What you will do: Copy, from the entries below, each line where the word "part" can be found.

Source data:
++++++++
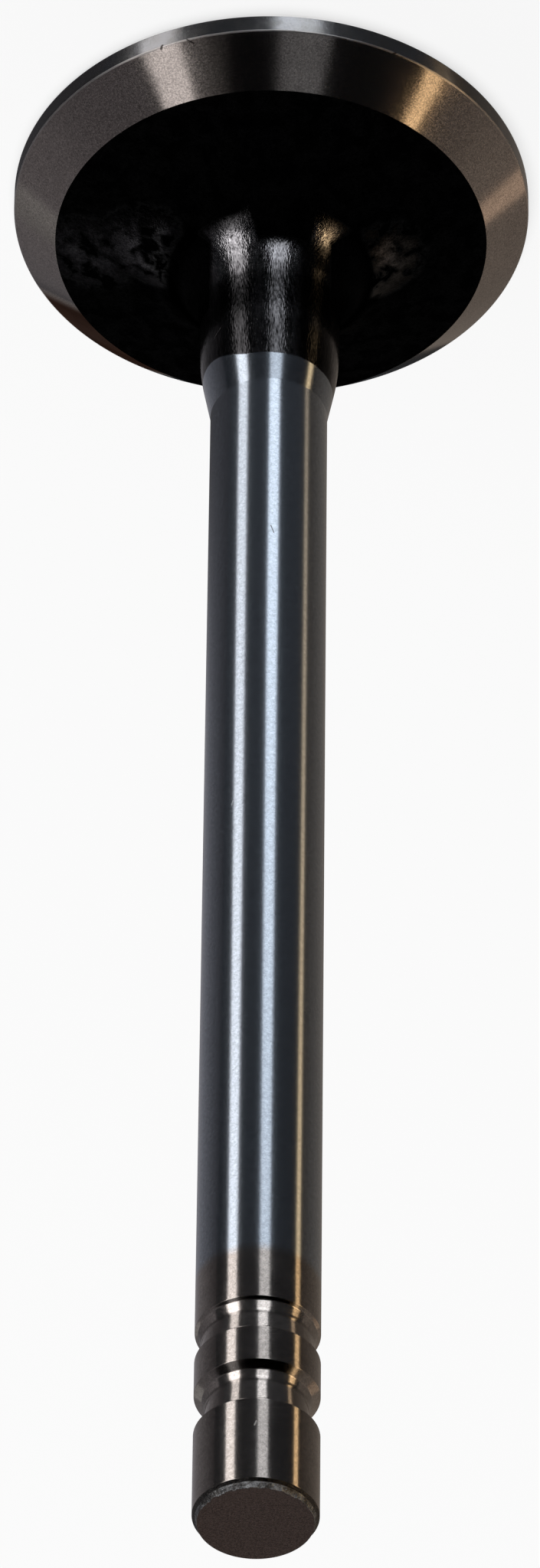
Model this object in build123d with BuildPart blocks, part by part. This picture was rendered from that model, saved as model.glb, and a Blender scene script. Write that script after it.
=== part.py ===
++++++++
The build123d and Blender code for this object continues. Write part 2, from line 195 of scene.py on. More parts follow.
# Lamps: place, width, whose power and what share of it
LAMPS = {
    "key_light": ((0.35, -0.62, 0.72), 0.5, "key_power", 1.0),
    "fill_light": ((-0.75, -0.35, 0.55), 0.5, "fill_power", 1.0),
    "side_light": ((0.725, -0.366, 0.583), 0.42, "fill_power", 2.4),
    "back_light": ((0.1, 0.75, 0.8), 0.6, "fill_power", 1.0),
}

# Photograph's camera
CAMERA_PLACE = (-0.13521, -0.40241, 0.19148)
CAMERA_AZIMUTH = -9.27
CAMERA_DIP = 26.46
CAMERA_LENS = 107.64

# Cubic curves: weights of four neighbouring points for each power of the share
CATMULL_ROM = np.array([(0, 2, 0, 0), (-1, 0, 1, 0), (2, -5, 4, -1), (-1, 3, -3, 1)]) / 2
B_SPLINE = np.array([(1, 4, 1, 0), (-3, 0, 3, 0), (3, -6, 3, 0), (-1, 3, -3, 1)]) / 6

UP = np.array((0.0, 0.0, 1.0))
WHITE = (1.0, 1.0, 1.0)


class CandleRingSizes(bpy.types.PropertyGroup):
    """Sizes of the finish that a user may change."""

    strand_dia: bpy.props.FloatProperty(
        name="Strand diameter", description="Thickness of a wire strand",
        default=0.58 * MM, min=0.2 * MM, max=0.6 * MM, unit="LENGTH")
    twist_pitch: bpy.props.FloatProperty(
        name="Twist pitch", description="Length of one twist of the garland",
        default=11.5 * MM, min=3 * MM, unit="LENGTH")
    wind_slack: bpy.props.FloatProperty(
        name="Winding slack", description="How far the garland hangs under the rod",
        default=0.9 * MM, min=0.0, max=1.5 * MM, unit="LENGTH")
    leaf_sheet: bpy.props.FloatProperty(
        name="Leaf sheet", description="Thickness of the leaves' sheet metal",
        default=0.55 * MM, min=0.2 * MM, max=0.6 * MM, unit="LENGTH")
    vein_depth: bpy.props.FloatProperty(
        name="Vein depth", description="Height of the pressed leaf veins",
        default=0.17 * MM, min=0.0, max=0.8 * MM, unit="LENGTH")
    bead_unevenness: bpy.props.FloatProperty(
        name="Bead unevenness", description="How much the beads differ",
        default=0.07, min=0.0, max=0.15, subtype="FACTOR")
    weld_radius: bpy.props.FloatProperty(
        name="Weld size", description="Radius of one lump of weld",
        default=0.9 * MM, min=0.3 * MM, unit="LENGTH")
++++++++
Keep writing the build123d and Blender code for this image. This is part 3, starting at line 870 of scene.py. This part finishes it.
++++++++
Response:
Model this object in build123d with BuildPart blocks, part by part. This picture was rendered from that model, saved as model.glb, and a Blender scene script. Write that script after it.
=== part.py ===
The build123d and Blender code for this object continues. Write part 2, from line 195 of scene.py on. More parts follow.
Keep writing the build123d and Blender code for this image. This is part 3, starting at line 870 of scene.py. This part finishes it.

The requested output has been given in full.